Sin Permiso. A la espera del Hemocentro Nacional
La explosión de la semana pasada en El Bosque dejó una madre muerta y varios heridos. En cuestión de horas, los bancos de sangre se llenaron de donantes que llegaron por solidaridad. Pero los bancos, dispersos y desconectados, no tenían la logística para recibirlos ni registrar a quienes podían convertirse en donantes permanentes. Ese caos, en plena emergencia, retrata el problema: Panamá no tiene un sistema nacional de sangre. Tiene 39 islas que no se hablan entre sí.
Llevamos casi dos décadas intentando organizar algo que en otros países funciona en automático: un sistema nacional de sangre centralizado, eficiente y basado en donación voluntaria. Uno que garantice acceso universal a hemocomponentes seguros y de calidad.
El Hemocentro Nacional nació como una idea sensata: unir esfuerzos, coordinar recursos, garantizar vidas. Pero en el camino se chocó con lo de siempre: la burocracia, la desidia y los egos institucionales.
Conseguir sangre en Panamá sigue siendo una tarea personal. Literalmente. Cuando un paciente necesita una transfusión, el hospital no la garantiza: le dice cuántas unidades debe “reponer” y lo manda a buscarlas. A veces ni siquiera para él, sino para el siguiente en la fila.
Esa práctica convierte un derecho en una carrera de favores. En hospitales públicos, hay cirugías que ni siquiera se programan hasta que el paciente lleva la sangre exigida. El sistema no cubre la demanda; la traslada al paciente. Y la escasez no es de donantes, sino de organización.
Los 39 bancos de sangre del país operan como pequeñas repúblicas con sus propias reglas, horarios y criterios. Un donante puede ser rechazado en un banco y aceptado en otro. Los estándares varían, y aunque deberían ser supervisados, esa tarea no ha sido prioridad ni para el Minsa ni para el Seguro.
Y el Seguro, que consume la mayor parte de los hemocomponentes del país, no promueve la donación voluntaria. Su modelo sigue anclado en la reposición familiar y la burocracia interna. Es una paradoja: la institución que más sangre usa es la que menos hace por garantizarla.
El resultado es la descoordinación y el desperdicio. Digo, lo predecible. Cerca del 15 % de la sangre recolectada se vence antes de usarse porque no hay un sistema que cruce información entre bancos. Y a eso se suma la desinformación. Persisten mitos absurdos: que donar engorda, que un tatuaje te excluye, que si tuviste hepatitis estás vetado de por vida… Y es que no hay campañas permanentes ni educación sostenida. Solo el 11% de las donaciones en Panamá son voluntarias, cuando la meta de la OPS es 100%.

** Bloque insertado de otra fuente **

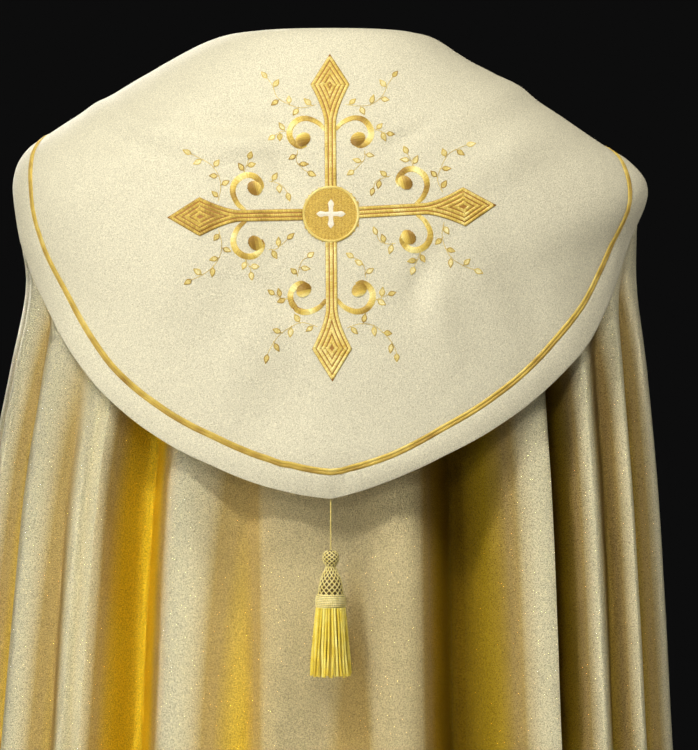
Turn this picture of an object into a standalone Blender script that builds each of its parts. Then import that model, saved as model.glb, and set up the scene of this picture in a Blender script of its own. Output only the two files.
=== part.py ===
"""A cope, as it hangs from the shoulders: a long open cloak in three panels, closed at the chest by a
morse tab, with a large shield-shaped hood behind that carries an embroidered cross, a gold braid and a
tassel. Metres, +Z up. The front opening faces -Y and the hood is at +Y. The origin is the middle of the
neck opening, level with the neckline at the centre of the back, where the wearer's neck stands."""

import math
from collections import namedtuple

import bmesh
import bpy
import numpy as np
from mathutils import Matrix, Vector
from mathutils.bvhtree import BVHTree

# ---- Driving dimensions ----
BODY_WALL = 0.002  # cope cloth with its interlining
HOOD_WALL = 0.0025  # the hood is stiffened
SEAM_GAP = 0.0003  # between neighbouring pieces
BRAID_GAP = 0.0006  # between the braid and the hood, whose faces twist
SQUARENESS = 2.3  # 2 is an ellipse, more is squarer
WEARER_MIDDLE = Vector((0, 0, -0.4))  # the outside of the cloth faces away from here
DEEP_FOLD_STEPS, SHALLOW_FOLD_STEPS = 8, 6  # columns of points in each fold
DEEP_FOLD = 0.03
FULL_FOLD_RING = 11.0  # folds have their "mid" depth here
SUNK = 0.004  # the cloak lies this far inside the envelope where the hood covers it
SUNK_RINGS = (0.0, 1.2, 6.5, 8.5)  # where that begins, is full, starts to end, and ends

HOOD_COLUMNS = 40
HOOD_ROWS = 11  # rows above the braid
HOOD_ROW_SPREAD = 1.4  # more than 1 brings them closer together at the neck
HOOD_FRONT_TURN = math.radians(150)  # where the hood ends at the front neckline
BRAID_WIDTH = 0.0048
BRAID_THICK = 0.0012
NECK_LIFT = 0.0008  # the hood lies this far off the envelope at the neckline
SHOULDER_LIFT = 0.003  # this far on the shoulders
TIP_LIFT = 0.017  # and this far at its tip
LIFT_STARTS, LIFT_LENGTH = 0.17, 0.27  # along the hood from the neckline

CROSS_CENTRE = (0.0, -0.177)  # x and z of the roundel's middle
CROSS_STEM = 0.0056  # half the width of an arm
CROSS_THICK = 0.0011
EMBROIDERY_GAP = 0.0006  # over the hood's facets
LOZENGE_HALF = 0.0178
LOZENGE_WIDEST = 0.0296  # from the point
LOZENGE_NECK = 0.066  # from the point, where the stem begins
ROUNDEL_RADIUS = 0.0262
ROUNDEL_THICK = 0.0019
ROUNDEL_STEPS = 32
ROUNDEL_PROFILE = ((1.0, 0.6), (0.95, 1.0), (0.87, 0.95), (0.8, 0.6), (0.4, 0.6), (0.0, 0.6))  # radius, height
SCROLL_THICK = 0.0018
SCROLL_POINTS = 15

MORSE_HALF_WIDTH = 0.068
MORSE_RINGS = (4.6, 6.5)  # top and bottom edges
MORSE_ROWS, MORSE_COLUMNS = 5, 11
MORSE_WALL = 0.003
MORSE_LIFT = 0.0009  # over the cloak, which is sunk there

TASSEL_CORD = 0.0015  # diameter
TASSEL_DROP = 0.046  # from the hood's tip to the tassel
TASSEL_OUT = 0.012  # how far the cloth below holds the tassel out from under the tip
SKIRT_TOP, SKIRT_DISC, STRAND_ROOT = -0.0523, 0.004, 0.002
STRAND = 0.0028
STRAND_LENGTH = 0.0618
STRAND_RINGS = ((0.0128, 24, 1.38), (0.0084, 14, 1.25), (0.0042, 6, 1.1))  # radius, count, splay

# ---- The cloth's outer envelope: one row for each ring, from the neckline to the hem ----
# Heights at the back, left, right and front, then how far the ring reaches each way, and half the front gap.
Ring = namedtuple("Ring", "back_z left_z right_z front_z left right back front gap")
RINGS = (
    Ring(0.000, 0.000, 0.000, -0.060, 0.086, 0.083, 0.072, 0.084, 0.046),
    Ring(-0.006, -0.004, -0.006, -0.068, 0.108, 0.101, 0.085, 0.096, 0.043),
    Ring(-0.032, -0.018, -0.024, -0.085, 0.138, 0.126, 0.100, 0.107, 0.036),
    Ring(-0.067, -0.040, -0.046, -0.107, 0.177, 0.166, 0.117, 0.121, 0.027),
    Ring(-0.105, -0.067, -0.075, -0.132, 0.222, 0.210, 0.132, 0.132, 0.016),
    Ring(-0.145, -0.093, -0.103, -0.160, 0.264, 0.252, 0.143, 0.139, 0.008),
    Ring(-0.185, -0.114, -0.124, -0.193, 0.291, 0.283, 0.149, 0.143, 0.006),
    Ring(-0.220, -0.141, -0.147, -0.228, 0.303, 0.301, 0.152, 0.149, 0.008),
    Ring(-0.255, -0.182, -0.186, -0.264, 0.303, 0.295, 0.154, 0.154, 0.012),
    Ring(-0.298, -0.240, -0.241, -0.305, 0.297, 0.295, 0.156, 0.160, 0.018),
    Ring(-0.355, -0.320, -0.318, -0.358, 0.313, 0.305, 0.158, 0.168, 0.026),
    Ring(-0.445, -0.425, -0.425, -0.445, 0.333, 0.3155, 0.162, 0.180, 0.038),
    Ring(-0.565, -0.555, -0.555, -0.565, 0.348, 0.3235, 0.171, 0.195, 0.053),
    Ring(-0.710, -0.705, -0.705, -0.710, 0.362, 0.332, 0.188, 0.212, 0.070),
    Ring(-0.900, -0.900, -0.900, -0.900, 0.382, 0.352, 0.220, 0.236, 0.092),
    Ring(-1.140, -1.140, -1.140, -1.140, 0.408, 0.388, 0.265, 0.266, 0.118),
    Ring(-1.400, -1.400, -1.400, -1.400, 0.434, 0.418, 0.312, 0.298, 0.145),
)
HEM_RING = len(RINGS) - 1
# Rings that carry the wall's points: the last stretch is straight enough to miss one.
WALL_RINGS = (0, 1, 2, 3, 4, 5, 6, 7, 8, 9, 10, 11, 12, 13, 14, 16)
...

En los países que ya lo lograron, los niveles de aceptación de donantes se mantienen entre el 80 y 85 %. O sea que funciona: cuando el sistema está bien organizado, la gente confía, dona y regresa.
A mediados de los 2010, técnicos como Abdiel Cubilla, desde el Oncológico, advirtieron que el modelo de reposición familiar era insostenible. El paciente no debía conseguir su propia sangre. Propusieron un hemocentro nacional que integrara todos los bancos, centralizara las pruebas y distribuyera según la demanda real.
El presidente Varela sancionó la ley del Hemocentro Nacional el 24 de abril de 2018. Debía reglamentarse en 120 días y crearse un patronato. Siete años después, el hemocentro solo existe en papel. Ni siquiera se abrió la cuenta bancaria para recibir fondos. Claramente no ha sido prioridad.
Mientras tanto, el sistema sigue discriminando y desactualizado. Panamá mantiene normas obsoletas. Y seguimos excluyendo de por vida a los hombres que tienen sexo con hombres, cuando en otros países solo se exige un breve período de abstinencia. Eso no es ciencia. Es prejuicio. Y es una violación de derechos humanos.
Lo vimos la semana pasada: una tragedia movilizó a cientos de panameños dispuestos a donar. ¿Qué faltó? Un Estado capaz de recibirlos.
Mientras no haya voluntad política para reglamentar, financiar y ejecutar el hemocentro nacional, cada parto, cada cirugía y cada niño con leucemia seguirá dependiendo de un sistema que le pide sangre al enfermo. No es falta de recursos. Es falta de humanidad.